## What you are asked to do
Take the data below and copy exactly the lines starting at the one with "Reconstruct the object" and finishing at the one with "chamber_edge_break = 0.35", both included.

## Data provided

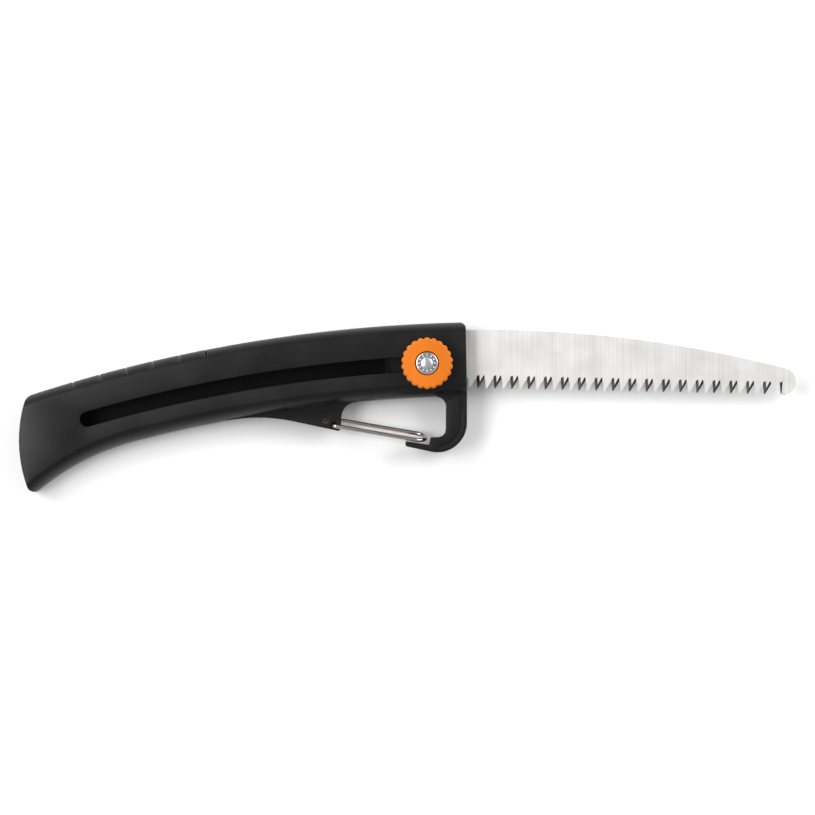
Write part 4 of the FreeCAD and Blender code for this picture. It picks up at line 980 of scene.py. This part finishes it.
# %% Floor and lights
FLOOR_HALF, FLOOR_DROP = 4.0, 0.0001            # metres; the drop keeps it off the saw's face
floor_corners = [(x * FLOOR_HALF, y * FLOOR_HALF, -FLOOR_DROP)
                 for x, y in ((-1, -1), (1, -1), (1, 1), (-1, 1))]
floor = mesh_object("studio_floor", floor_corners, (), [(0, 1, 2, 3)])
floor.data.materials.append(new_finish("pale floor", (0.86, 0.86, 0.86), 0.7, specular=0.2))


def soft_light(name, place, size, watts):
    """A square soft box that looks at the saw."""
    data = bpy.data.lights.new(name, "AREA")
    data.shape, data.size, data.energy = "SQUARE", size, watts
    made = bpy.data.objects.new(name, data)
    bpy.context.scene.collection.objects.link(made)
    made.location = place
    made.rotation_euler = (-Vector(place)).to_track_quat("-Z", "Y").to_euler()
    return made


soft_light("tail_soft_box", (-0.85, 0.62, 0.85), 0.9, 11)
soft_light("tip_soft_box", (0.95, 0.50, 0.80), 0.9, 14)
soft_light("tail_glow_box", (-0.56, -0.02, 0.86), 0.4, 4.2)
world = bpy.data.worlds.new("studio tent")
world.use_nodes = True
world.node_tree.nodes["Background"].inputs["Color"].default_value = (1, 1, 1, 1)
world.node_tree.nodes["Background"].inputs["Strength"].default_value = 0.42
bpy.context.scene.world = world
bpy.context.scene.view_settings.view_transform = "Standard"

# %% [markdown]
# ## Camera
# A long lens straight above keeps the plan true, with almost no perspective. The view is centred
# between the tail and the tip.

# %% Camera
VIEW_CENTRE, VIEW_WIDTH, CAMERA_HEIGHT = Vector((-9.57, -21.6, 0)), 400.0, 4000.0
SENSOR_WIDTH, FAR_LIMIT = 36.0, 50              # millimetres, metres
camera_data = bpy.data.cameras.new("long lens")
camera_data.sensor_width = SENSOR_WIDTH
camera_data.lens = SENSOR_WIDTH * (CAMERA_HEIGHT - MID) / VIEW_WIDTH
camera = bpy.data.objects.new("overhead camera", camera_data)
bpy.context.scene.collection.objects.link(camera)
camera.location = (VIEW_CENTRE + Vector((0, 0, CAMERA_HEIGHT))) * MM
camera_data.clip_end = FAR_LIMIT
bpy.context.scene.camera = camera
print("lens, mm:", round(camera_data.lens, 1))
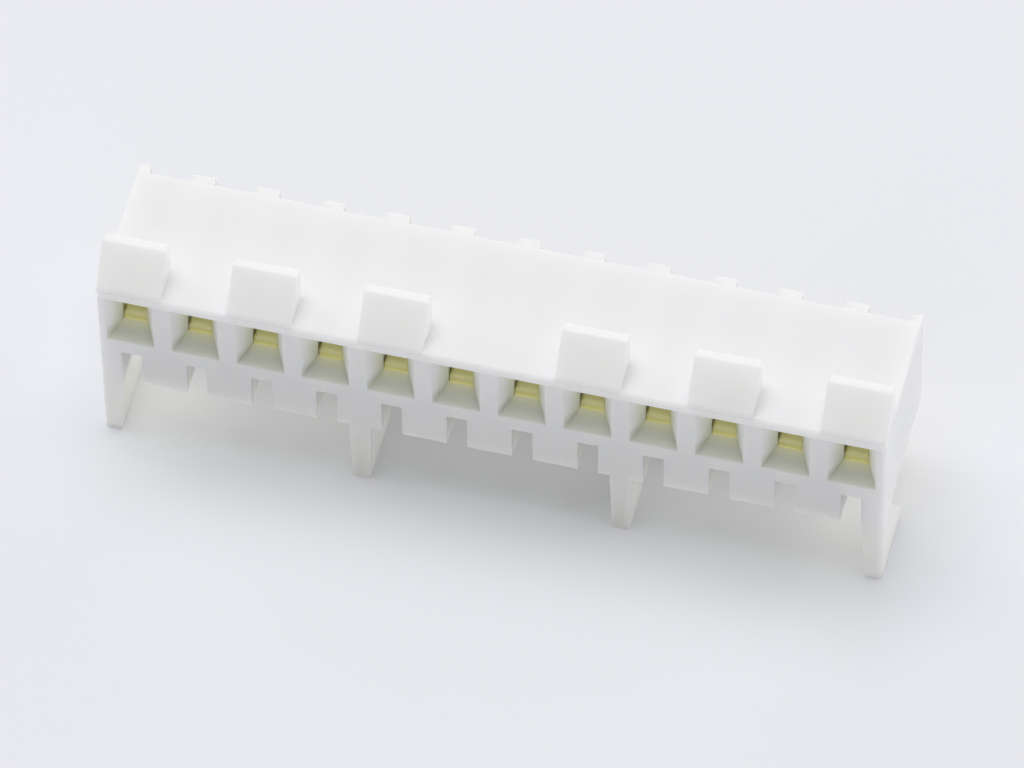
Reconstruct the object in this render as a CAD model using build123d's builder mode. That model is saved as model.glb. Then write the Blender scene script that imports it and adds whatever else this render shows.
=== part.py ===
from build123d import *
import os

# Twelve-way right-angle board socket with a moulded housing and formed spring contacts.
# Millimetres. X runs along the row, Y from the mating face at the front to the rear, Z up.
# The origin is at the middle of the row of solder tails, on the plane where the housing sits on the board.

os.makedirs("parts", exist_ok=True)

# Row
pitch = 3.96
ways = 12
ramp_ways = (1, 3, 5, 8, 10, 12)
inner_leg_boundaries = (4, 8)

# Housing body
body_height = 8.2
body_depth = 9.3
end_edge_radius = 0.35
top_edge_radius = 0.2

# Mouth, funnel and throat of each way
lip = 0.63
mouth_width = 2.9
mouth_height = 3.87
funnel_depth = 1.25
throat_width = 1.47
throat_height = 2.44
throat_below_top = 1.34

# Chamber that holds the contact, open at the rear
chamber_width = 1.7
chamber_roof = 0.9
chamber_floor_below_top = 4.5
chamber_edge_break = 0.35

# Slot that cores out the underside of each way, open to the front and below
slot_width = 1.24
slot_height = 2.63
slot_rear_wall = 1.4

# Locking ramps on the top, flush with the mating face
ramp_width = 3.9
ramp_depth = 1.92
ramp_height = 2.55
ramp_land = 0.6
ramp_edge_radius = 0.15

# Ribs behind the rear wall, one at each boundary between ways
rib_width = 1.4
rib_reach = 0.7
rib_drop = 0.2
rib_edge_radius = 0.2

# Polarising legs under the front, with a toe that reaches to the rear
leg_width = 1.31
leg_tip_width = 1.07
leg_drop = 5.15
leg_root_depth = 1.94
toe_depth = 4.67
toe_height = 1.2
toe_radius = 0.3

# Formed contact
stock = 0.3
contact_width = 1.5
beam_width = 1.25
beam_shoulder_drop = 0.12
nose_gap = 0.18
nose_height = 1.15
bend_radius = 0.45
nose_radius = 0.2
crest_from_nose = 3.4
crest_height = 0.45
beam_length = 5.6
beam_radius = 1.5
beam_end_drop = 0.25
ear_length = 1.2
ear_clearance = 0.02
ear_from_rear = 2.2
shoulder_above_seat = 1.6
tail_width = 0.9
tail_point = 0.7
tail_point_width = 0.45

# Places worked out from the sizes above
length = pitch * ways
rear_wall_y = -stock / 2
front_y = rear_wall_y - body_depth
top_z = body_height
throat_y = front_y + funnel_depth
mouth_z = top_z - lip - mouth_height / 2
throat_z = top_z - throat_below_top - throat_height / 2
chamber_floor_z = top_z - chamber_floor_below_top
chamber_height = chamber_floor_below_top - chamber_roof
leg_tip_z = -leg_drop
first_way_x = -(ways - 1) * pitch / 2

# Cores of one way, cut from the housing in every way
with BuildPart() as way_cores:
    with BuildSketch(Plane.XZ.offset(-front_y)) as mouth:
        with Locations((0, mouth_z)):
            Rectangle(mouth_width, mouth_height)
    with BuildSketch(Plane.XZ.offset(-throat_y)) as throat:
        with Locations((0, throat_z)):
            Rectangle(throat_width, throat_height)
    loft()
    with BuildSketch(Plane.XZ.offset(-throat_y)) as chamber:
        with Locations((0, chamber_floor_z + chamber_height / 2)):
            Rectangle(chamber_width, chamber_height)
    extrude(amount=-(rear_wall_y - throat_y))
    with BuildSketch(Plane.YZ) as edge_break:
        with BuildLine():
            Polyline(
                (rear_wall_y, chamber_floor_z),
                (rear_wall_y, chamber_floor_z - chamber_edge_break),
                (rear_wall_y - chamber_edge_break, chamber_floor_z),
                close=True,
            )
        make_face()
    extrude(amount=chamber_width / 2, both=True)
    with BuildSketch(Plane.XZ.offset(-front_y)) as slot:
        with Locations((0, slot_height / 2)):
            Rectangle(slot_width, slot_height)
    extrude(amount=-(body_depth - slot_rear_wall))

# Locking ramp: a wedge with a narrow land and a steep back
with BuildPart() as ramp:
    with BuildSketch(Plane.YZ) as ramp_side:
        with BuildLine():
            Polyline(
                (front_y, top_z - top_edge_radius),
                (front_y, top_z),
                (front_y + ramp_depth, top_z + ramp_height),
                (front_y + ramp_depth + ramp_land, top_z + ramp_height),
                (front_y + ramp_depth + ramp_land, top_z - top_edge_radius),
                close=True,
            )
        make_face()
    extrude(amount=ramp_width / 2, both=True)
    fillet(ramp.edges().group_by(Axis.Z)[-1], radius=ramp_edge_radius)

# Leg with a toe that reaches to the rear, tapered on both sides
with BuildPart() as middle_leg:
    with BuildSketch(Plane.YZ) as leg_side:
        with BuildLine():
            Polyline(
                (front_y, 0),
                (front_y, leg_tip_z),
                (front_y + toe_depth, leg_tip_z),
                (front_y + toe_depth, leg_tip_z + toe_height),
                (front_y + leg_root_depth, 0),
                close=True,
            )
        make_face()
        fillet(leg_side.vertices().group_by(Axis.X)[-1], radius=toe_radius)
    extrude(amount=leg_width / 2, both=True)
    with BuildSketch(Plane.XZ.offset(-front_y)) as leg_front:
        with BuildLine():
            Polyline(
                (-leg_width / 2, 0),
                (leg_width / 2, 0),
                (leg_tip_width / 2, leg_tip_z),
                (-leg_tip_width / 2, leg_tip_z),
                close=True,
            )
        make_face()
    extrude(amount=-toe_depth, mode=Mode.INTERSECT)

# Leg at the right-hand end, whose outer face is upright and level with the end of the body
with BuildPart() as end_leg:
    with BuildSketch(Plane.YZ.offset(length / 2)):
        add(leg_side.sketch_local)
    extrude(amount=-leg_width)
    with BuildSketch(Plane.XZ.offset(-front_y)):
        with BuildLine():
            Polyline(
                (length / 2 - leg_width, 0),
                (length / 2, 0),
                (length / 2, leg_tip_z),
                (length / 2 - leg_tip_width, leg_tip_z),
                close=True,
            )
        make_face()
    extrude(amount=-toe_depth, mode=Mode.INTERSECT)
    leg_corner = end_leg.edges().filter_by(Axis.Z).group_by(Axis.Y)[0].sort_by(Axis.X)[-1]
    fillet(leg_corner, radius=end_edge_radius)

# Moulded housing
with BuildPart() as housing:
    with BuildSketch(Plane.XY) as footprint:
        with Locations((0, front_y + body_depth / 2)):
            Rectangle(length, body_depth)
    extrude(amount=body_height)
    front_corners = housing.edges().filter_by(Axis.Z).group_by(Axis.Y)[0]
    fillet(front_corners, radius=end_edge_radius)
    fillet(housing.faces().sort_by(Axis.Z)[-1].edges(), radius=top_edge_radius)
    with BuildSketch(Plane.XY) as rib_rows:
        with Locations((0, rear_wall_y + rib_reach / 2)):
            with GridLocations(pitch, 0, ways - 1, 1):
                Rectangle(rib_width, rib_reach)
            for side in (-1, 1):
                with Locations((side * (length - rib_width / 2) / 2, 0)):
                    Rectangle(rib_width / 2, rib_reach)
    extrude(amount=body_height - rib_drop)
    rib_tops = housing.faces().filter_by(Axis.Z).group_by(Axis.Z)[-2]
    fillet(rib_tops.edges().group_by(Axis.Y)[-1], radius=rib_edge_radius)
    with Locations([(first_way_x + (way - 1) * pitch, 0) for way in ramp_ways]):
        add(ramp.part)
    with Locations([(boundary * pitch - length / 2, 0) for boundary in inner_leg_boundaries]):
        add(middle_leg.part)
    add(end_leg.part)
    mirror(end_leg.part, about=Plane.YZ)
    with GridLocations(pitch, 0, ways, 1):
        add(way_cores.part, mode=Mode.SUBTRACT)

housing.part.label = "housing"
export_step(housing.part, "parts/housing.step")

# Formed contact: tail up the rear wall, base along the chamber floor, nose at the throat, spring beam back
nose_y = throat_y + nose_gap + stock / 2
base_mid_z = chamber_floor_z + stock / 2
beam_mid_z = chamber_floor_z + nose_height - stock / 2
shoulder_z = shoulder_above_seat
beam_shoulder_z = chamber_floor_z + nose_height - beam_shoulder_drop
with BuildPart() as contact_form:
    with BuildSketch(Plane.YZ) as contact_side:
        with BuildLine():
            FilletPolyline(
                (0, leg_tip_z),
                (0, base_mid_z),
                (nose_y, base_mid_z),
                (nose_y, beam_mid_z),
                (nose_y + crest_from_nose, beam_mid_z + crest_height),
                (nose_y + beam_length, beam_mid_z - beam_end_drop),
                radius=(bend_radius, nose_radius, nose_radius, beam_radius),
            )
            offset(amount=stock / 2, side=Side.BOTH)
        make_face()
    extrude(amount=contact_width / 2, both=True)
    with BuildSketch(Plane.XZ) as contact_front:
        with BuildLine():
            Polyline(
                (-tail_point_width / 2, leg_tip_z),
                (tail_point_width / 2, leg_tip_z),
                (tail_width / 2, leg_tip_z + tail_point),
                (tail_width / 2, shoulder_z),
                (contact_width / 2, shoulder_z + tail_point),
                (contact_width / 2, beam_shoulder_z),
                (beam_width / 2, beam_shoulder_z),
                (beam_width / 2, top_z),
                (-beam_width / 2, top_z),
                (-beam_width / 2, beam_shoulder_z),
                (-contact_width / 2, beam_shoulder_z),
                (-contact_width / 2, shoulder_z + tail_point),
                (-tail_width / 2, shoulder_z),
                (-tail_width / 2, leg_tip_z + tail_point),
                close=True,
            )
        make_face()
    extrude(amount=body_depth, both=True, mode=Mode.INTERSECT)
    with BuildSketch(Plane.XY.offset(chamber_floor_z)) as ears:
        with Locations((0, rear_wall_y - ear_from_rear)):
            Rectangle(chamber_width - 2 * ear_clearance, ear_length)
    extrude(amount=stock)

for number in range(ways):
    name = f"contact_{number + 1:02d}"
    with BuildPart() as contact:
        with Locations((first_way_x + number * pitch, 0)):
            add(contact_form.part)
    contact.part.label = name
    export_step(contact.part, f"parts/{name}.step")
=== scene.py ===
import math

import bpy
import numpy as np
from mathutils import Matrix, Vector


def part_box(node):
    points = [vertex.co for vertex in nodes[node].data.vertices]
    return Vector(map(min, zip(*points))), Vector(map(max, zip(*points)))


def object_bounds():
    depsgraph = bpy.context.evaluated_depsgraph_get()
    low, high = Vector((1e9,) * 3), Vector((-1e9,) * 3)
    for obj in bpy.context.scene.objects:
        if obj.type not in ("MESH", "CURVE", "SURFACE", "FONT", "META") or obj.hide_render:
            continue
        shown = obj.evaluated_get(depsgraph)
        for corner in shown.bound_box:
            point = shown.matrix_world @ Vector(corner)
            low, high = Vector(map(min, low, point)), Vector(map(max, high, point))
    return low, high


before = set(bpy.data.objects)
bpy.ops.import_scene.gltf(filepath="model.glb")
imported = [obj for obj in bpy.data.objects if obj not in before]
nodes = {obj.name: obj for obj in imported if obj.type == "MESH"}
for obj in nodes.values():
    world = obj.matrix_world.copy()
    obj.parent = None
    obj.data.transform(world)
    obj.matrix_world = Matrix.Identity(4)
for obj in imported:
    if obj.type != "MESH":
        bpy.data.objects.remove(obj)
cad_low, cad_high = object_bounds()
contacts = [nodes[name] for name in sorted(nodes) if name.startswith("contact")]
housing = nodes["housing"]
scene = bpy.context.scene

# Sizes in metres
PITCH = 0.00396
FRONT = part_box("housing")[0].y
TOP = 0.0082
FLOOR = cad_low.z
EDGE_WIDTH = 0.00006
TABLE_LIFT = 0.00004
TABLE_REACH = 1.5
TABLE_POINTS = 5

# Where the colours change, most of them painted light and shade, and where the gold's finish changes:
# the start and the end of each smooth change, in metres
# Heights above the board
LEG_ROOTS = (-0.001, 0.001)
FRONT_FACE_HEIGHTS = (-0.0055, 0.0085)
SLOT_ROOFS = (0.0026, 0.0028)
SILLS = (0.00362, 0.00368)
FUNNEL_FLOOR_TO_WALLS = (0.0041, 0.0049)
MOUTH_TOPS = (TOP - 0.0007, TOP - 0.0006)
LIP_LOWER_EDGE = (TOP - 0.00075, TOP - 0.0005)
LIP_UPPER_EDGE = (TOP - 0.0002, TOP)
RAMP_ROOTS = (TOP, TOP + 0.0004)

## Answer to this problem
Reconstruct the object in this render as a CAD model using build123d's builder mode. That model is saved as model.glb. Then write the Blender scene script that imports it and adds whatever else this render shows.
=== part.py ===
from build123d import *
import os

# Twelve-way right-angle board socket with a moulded housing and formed spring contacts.
# Millimetres. X runs along the row, Y from the mating face at the front to the rear, Z up.
# The origin is at the middle of the row of solder tails, on the plane where the housing sits on the board.

os.makedirs("parts", exist_ok=True)

# Row
pitch = 3.96
ways = 12
ramp_ways = (1, 3, 5, 8, 10, 12)
inner_leg_boundaries = (4, 8)

# Housing body
body_height = 8.2
body_depth = 9.3
end_edge_radius = 0.35
top_edge_radius = 0.2

# Mouth, funnel and throat of each way
lip = 0.63
mouth_width = 2.9
mouth_height = 3.87
funnel_depth = 1.25
throat_width = 1.47
throat_height = 2.44
throat_below_top = 1.34

# Chamber that holds the contact, open at the rear
chamber_width = 1.7
chamber_roof = 0.9
chamber_floor_below_top = 4.5
chamber_edge_break = 0.35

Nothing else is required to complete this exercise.